Consent decree proposed in fish kill case

The Department of Justice has made a proposed consent decree with Guide Corporation. The proposed consent decree relates to a massive fish kill that occurred in the White River in December 1999 and January 2000, from the City of Anderson, IN, downstream past the City of Indianapolis, IN.

Guide operates an automotive lighting parts production facility in Anderson and is alleged to have discharged industrial wastewater from the Anderson Facility that caused the fish kill.

The proposed consent decree would resolve U.S. and state claims against Guide under the Clean Water Act and the Resource Conservation and Recovery Act, the release reporting provisions of Section 103 of the Comprehensive Environmental Response, Compensation, and Liability Act (CERCLA) and section 304 of the Emergency Planning and Community Right-to-Know Act, the natural resource damage provisions of CERCLA, the response cost recovery provisions of CERCLA.

As required by the proposed consent decree, Guide already has paid $10,025,000. If the proposed consent decree is approved and entered by the Court, that $10,025,000 could be divided as follows: (1) $2,000,000 in civil penalties would be split evenly between the United States and the State; (2) $2,000,000 in CERCLA response costs and natural resource damage assessment costs would be paid to the State; (3) $25,000 in natural resource damage assessment costs would be paid to the U.S. Department of the Interior; and (4) $6,000,000 would be paid into two ``White River Restoration Funds'' to be established by the State, to fund fish restocking and river restoration projects.

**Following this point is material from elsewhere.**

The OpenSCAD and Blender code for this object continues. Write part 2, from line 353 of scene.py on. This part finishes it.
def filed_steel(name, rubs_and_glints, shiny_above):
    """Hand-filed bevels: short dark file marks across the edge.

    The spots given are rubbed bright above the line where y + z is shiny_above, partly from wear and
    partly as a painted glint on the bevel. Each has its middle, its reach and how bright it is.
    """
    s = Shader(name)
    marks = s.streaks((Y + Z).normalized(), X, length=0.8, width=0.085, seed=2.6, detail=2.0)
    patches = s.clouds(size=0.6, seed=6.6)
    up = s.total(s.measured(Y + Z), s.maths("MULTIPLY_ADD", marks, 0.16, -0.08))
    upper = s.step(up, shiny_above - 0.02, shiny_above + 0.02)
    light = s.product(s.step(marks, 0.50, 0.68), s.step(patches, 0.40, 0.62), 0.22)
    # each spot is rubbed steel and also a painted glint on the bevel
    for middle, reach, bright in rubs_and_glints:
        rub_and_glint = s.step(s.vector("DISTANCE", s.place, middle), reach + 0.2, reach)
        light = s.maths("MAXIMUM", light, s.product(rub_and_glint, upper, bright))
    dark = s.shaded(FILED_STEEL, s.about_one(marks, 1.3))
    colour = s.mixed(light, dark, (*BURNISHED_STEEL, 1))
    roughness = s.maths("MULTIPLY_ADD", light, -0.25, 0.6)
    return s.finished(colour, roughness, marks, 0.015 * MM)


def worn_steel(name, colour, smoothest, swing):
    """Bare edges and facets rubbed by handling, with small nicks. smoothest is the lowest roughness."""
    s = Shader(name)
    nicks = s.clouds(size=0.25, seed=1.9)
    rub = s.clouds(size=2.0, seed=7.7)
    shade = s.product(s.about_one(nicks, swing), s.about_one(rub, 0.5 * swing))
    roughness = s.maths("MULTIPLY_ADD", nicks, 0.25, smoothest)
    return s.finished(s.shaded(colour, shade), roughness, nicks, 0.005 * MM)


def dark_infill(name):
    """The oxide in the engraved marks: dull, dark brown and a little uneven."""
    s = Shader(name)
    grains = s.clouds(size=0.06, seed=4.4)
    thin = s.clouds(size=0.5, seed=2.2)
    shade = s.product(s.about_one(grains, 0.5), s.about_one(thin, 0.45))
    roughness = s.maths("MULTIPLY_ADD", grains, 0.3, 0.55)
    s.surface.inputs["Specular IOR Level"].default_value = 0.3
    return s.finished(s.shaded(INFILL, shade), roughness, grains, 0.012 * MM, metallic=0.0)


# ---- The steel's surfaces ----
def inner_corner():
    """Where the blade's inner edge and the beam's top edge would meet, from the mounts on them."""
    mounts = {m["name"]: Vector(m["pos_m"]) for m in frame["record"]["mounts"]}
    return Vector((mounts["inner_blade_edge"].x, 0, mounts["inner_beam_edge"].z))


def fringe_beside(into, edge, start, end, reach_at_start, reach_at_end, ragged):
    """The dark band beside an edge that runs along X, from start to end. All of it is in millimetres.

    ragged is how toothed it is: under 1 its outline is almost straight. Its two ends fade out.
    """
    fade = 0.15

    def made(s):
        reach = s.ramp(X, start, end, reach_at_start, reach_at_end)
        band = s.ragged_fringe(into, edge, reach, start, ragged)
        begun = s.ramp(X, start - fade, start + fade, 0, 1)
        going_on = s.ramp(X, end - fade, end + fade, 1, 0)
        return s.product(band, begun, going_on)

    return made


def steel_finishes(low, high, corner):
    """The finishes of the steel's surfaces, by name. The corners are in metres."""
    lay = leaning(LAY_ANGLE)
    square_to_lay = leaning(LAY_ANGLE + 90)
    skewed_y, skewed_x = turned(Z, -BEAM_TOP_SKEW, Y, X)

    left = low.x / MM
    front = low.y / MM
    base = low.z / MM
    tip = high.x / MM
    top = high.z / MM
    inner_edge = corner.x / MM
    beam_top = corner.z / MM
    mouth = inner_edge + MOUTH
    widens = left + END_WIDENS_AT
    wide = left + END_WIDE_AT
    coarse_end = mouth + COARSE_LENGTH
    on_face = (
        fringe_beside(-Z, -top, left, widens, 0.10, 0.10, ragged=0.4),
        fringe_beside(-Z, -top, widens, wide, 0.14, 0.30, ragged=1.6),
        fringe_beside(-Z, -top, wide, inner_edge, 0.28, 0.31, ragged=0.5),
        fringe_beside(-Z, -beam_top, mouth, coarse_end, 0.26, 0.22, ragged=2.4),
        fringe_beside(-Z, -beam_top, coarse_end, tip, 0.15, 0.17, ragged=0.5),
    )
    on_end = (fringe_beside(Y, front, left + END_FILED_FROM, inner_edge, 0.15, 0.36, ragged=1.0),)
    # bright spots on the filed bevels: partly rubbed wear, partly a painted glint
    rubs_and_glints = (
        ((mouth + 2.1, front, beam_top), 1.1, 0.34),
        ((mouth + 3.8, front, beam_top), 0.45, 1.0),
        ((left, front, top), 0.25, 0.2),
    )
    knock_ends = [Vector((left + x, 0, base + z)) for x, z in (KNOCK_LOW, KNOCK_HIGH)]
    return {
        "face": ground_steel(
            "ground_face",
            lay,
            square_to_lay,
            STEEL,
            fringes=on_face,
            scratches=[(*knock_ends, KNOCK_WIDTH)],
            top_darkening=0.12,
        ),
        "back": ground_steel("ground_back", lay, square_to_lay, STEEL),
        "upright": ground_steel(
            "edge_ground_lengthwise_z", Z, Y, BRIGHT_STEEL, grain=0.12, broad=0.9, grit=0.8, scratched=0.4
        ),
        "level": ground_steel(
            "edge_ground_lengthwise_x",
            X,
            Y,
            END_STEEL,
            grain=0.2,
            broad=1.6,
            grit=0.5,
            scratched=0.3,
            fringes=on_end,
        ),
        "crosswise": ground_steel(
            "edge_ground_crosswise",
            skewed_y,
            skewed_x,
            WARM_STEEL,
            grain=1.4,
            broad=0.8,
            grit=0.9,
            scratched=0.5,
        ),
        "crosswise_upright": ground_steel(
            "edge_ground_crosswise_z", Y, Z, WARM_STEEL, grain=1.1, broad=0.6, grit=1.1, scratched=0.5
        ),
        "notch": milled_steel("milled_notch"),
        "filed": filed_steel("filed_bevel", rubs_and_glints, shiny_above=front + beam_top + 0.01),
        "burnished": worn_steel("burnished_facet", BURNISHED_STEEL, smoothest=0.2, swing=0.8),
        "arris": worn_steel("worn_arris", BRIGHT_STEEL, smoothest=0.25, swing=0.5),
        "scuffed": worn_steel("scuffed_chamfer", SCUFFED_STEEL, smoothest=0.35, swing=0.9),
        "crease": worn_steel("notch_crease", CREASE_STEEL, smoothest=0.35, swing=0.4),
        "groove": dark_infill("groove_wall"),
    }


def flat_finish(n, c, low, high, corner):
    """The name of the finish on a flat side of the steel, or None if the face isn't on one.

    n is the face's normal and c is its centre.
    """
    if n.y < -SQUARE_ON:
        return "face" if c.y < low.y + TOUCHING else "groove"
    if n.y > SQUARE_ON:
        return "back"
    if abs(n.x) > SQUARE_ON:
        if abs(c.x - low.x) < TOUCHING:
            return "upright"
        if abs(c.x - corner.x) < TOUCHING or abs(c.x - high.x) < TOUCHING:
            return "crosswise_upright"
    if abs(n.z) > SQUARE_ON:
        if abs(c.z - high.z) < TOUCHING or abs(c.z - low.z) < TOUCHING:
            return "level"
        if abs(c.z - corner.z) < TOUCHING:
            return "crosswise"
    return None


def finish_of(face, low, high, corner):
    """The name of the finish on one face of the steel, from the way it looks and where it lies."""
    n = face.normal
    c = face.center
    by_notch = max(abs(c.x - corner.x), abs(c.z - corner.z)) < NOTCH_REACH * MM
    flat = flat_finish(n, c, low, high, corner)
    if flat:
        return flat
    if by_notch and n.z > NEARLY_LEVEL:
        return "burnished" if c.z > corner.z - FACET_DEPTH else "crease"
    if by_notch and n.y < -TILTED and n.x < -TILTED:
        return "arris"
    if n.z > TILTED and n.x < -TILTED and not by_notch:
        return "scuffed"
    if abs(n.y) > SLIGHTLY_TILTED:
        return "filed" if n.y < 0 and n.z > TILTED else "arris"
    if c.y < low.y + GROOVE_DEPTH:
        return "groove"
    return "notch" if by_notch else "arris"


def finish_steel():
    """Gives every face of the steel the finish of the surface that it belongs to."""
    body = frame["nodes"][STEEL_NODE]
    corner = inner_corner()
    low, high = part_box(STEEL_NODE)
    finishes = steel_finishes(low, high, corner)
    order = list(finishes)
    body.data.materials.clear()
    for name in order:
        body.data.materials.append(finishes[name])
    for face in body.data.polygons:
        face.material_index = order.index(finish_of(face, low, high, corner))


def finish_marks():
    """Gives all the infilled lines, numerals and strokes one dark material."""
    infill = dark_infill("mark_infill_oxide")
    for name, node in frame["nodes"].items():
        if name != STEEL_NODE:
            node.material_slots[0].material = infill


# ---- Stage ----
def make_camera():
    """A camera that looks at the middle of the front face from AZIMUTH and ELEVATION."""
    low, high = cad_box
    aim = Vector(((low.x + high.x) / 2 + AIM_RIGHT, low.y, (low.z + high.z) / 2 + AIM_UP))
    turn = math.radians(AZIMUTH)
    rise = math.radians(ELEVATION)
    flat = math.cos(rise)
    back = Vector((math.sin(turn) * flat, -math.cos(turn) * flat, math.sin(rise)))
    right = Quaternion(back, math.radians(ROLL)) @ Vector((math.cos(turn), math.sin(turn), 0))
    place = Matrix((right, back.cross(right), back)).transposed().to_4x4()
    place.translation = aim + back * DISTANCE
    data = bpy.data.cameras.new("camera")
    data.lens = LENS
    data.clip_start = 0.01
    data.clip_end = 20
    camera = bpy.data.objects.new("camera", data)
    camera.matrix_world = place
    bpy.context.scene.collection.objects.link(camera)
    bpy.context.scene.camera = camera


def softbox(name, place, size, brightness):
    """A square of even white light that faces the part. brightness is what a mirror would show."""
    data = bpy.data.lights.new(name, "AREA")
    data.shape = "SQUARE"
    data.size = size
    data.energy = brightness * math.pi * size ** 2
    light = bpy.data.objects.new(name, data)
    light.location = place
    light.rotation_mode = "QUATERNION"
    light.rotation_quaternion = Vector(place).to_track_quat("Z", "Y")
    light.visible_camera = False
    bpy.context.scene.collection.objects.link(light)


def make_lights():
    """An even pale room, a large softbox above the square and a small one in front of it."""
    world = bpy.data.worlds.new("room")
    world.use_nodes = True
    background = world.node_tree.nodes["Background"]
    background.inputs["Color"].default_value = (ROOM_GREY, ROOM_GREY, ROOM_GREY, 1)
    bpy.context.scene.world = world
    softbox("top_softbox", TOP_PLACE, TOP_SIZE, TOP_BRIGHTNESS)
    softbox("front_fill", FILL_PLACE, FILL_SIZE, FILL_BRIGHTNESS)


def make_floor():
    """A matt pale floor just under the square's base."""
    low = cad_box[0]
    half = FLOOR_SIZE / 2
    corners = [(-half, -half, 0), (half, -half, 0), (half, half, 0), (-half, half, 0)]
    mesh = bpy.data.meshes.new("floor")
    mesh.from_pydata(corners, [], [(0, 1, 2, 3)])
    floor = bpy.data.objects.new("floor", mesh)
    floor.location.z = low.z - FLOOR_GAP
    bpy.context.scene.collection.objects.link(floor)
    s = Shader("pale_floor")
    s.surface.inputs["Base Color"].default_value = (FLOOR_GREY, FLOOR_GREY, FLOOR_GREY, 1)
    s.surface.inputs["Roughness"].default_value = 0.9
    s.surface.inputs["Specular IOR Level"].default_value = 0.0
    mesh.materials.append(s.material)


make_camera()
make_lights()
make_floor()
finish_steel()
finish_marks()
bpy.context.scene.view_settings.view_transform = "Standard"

The proposed consent decree also requires that Guide complete a RCRA Compliance Audit Program, designed to ensure that waste materials are not being improperly stored in pipes, equipment, tanks, sumps, and trenches in specified areas at the Anderson Facility. After completing the Compliance Audit Program, Guide would be required to submit a comprehensive Compliance Audit Report to the U.S. Environmental Protection Agency and the Indiana Department of Environmental Management.